“Isso não é troca de confidências. O Carioca confidenciou, você não…”(CBA). Fica mais fácil para quem me escreve contar publicamente algo da profissão pois, a pedido, posso preservar o nome do colega. Vou “confidenciar” (no meu caso com aspas) curiosidade de uma defesa criminal, perante o tribunal do júri.
Um advogado, que embora criminalista não milita perante o júri, encaminhou-me para consulta prévia mãe e irmã de um jovem que estava preso, aguardando julgamento popular.
O caso era daqueles em que a denúncia imputava ao acusado a conduta de ter tentado matar um homem com um tiro, simulando um roubo, por encomenda da ex-exposa da vítima. Em princípio seria a defesa de um “pistoleiro de aluguel”. A mãe e irmã do acusado disseram por várias vezes que, embora fosse ele instrutor de artes marciais, seria incapaz de fazer o mal para alguém.
Ultrapassada a rotina de estudo do processo, fui até o local onde estava aprisionado o acusado e ele confirmou que teria sido “mobilizado” por um amigo, que já convivia com a ex-mulher da vítima, para “dar um susto” nesta, “jamais para matá-la”. Disse-lhe que as probabilidades dos jurados tomarem por razoável aquela narrativa seriam quase nulas pois como explicar-lhes a aceitação de ir “dar um susto” na vítima? de ter aceito uma arma municiada e quinhentos reais em dinheiro para consumar o fato? de ter feito uma espera diante da casa da vítima naquela noite? de tê-la abordado com voz de assalto e atirado contra a mesma… Concluindo que, com aquela versão dos fatos, a condenação seria certa!
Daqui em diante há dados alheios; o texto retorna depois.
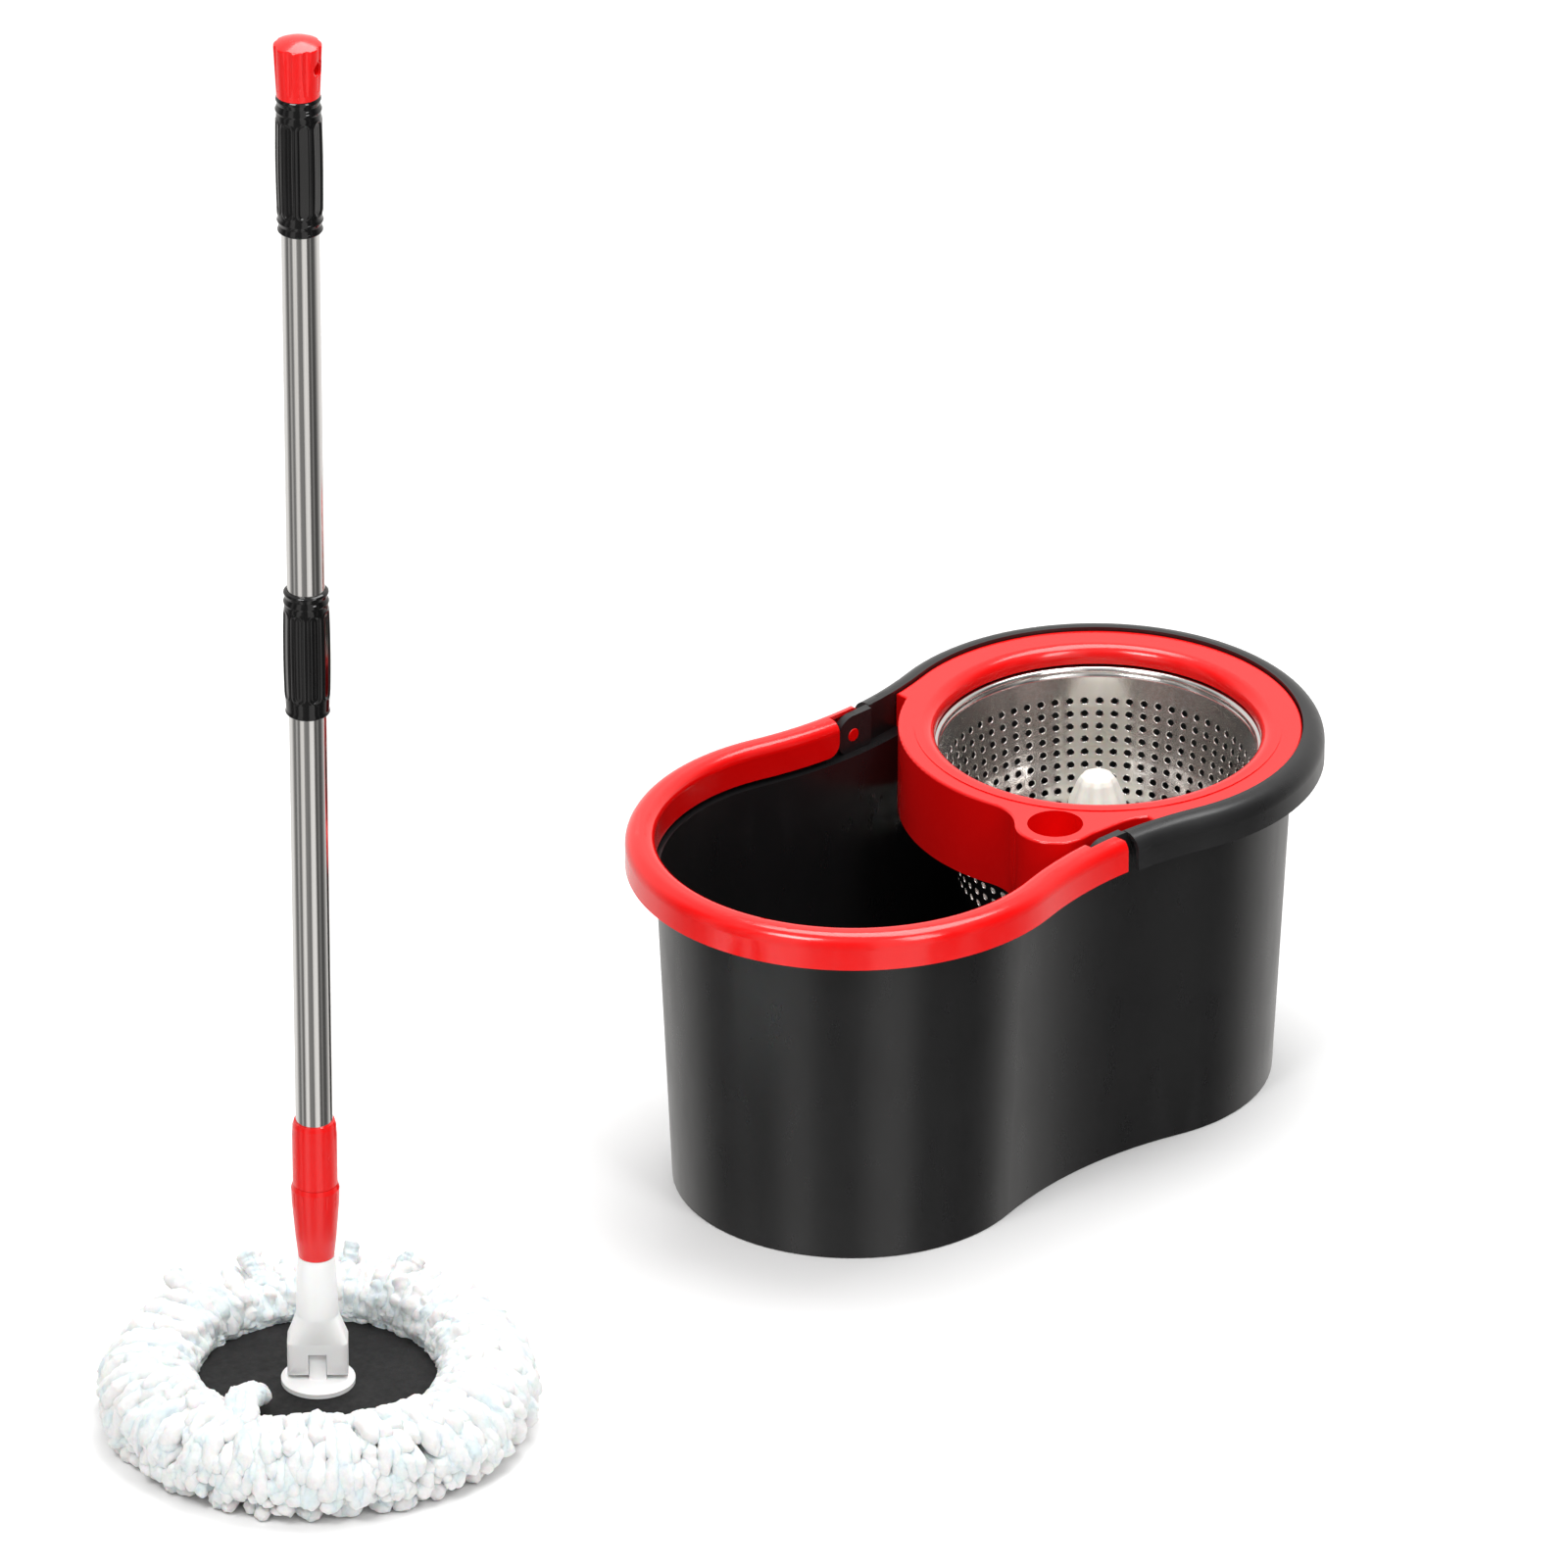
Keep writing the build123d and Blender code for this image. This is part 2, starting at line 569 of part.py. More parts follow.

Aquela figura pálida por falta de sol dos quase dois anos de aprisionamento em delegacia, completamente sem esperanças de liberdade a curto prazo, pergunta-me o que fazer e respondi-lhe: sua verdade parece uma mentira que nem eu estou acreditando. Se não me convenci, como vou convencer os jurados… Aceito a causa se você disser que foi lá para matar a vítima e que, por não ter índole assassina, se arrependeu e deu-lhe um tiro na perna… (no fundo eu achei realmente que a versão do “susto” era mentira). Naquele momento ouvi dele apenas: “o senhor é quem sabe…”. Mais tarde no escritório ouvi brados da mãe do acusado inconformada: “o senhor quer que o meu filho diga para os jurados que ele foi lá para matar e acha que vai tirá-lo da cadeia?” Enfim, deu muito trabalho para explicar-lhes os termos do artigo 15 do Código Penal, segundo o qual: “O agente que, voluntariamente, desiste de prosseguir na execução ou impede que o resultado se produza, só responde pelos atos já praticados”, que seria (e foi) a tese da defesa. Ressalvo que no caso concreto o ato praticado era apenas uma lesão corporal leve, cuja pena já tinha sido superada pelo tempo de aprisionamento do acusado. Felizmente, no júri, venceu a tese da defesa (posto em liberdade o réu) com posterior confirmação pelo Tribunal de Justiça do Paraná. Momento de humor durante o julgamento, para fixação da tese da defesa foi uma paródia que fizemos de uma propaganda de cartão de crédito: “contratar um pistoleiro: R$ 500,00; comprar uma velha pistola com munição: R$ 600,00; na hora do crime o agente se arrepender e poupar a vida da vítima: não tem preço!”